CAD and scene scripts:
----------

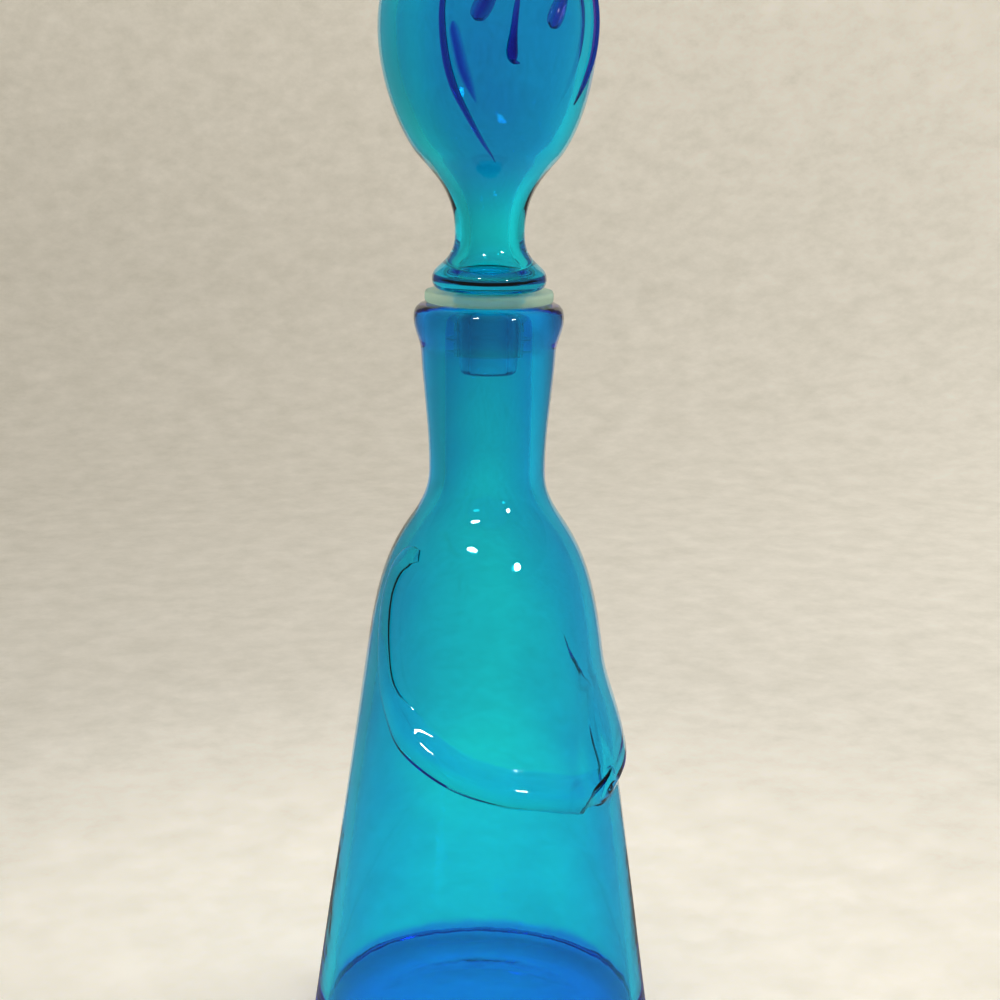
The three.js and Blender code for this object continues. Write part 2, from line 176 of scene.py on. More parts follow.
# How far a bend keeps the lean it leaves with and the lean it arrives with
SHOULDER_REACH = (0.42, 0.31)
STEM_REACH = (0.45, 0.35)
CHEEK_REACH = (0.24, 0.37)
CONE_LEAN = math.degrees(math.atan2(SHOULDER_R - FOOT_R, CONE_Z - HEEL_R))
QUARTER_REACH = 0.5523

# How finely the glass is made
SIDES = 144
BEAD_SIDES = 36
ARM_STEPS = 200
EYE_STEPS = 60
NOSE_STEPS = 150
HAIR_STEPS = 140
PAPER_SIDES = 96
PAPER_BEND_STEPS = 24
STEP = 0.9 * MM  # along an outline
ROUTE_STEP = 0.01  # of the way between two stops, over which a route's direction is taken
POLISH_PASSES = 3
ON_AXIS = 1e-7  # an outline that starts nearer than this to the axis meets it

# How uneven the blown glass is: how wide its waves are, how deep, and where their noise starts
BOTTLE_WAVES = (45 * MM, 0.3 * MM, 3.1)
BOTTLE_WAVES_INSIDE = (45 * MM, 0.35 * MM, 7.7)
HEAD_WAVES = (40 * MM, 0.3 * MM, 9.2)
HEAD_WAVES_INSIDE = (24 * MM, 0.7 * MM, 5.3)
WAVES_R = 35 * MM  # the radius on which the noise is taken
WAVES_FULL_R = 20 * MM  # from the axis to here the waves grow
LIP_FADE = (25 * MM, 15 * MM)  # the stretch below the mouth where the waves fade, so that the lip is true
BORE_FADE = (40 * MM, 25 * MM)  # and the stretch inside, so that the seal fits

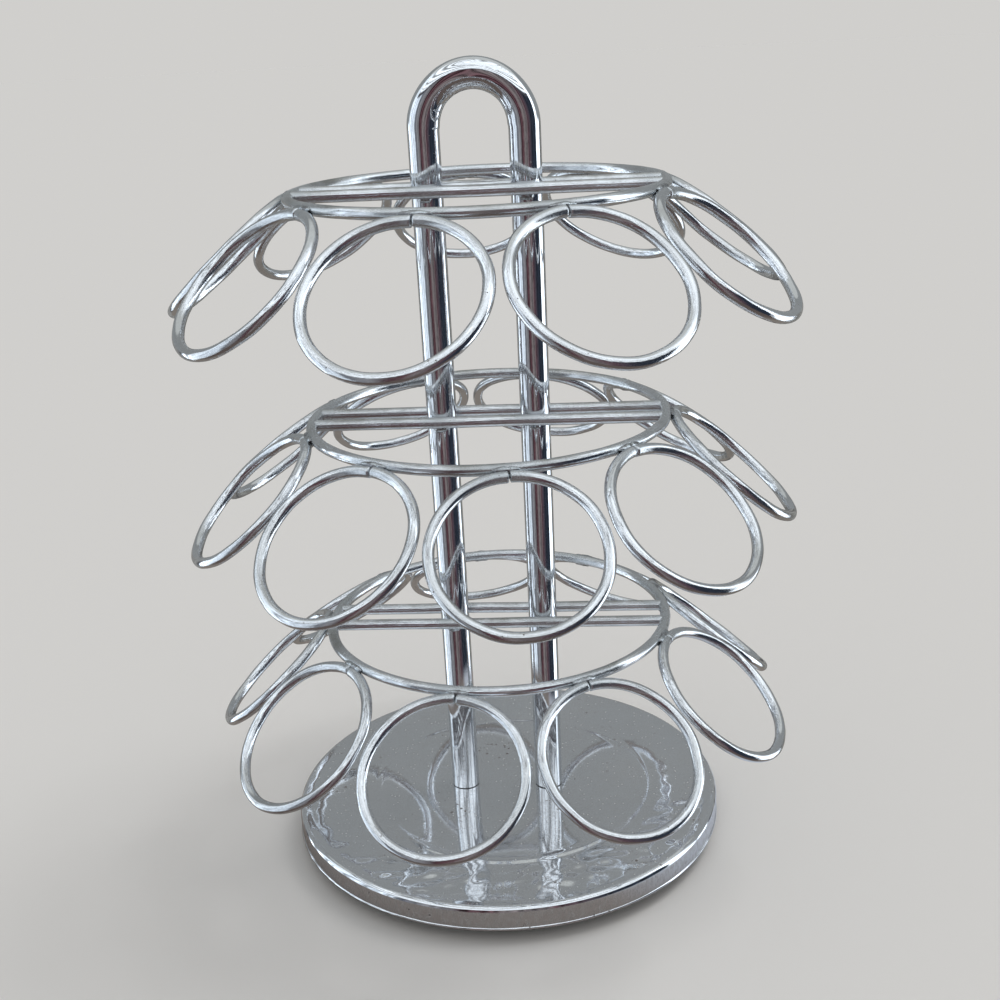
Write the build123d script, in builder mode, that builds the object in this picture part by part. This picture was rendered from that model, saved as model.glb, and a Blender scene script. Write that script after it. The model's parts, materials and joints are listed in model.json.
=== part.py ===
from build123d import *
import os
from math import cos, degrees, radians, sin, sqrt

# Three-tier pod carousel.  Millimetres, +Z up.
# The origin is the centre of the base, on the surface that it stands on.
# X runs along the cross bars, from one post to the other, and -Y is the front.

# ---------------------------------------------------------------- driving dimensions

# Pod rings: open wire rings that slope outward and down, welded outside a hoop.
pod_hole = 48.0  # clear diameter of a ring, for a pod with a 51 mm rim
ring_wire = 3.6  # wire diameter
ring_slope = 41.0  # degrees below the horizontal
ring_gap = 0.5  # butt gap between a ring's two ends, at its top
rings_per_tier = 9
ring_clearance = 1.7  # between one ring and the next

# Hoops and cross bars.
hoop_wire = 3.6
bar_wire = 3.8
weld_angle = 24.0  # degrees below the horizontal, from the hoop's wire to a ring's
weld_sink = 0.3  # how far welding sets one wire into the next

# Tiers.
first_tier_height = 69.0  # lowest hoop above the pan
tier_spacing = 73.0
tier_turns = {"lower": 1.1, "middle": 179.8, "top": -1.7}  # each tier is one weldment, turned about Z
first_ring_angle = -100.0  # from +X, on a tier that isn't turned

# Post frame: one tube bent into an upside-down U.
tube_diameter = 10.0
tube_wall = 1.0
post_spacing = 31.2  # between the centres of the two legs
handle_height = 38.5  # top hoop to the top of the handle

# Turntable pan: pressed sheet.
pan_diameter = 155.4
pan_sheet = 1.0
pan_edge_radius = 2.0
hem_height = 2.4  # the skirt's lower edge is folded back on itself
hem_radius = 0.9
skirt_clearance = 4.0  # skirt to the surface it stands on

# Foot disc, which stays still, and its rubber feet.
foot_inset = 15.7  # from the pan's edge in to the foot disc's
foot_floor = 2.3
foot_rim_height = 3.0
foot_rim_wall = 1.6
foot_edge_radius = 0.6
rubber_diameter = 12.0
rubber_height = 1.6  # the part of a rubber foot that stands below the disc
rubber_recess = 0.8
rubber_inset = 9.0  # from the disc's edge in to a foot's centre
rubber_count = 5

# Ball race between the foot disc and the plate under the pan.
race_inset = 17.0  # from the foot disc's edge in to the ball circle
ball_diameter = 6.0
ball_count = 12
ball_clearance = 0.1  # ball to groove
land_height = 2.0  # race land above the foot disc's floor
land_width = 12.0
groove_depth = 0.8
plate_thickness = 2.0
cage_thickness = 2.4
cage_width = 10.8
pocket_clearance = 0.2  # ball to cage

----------

• Requirement: Beginning with the line containing "Write the build123d" and ending with the line containing "from math import", extract those lines exactly from the listing above, and only those.

• Solved exercise:
Write the build123d script, in builder mode, that builds the object in this picture part by part. This picture was rendered from that model, saved as model.glb, and a Blender scene script. Write that script after it. The model's parts, materials and joints are listed in model.json.
=== part.py ===
from build123d import *
import os
from math import cos, degrees, radians, sin, sqrt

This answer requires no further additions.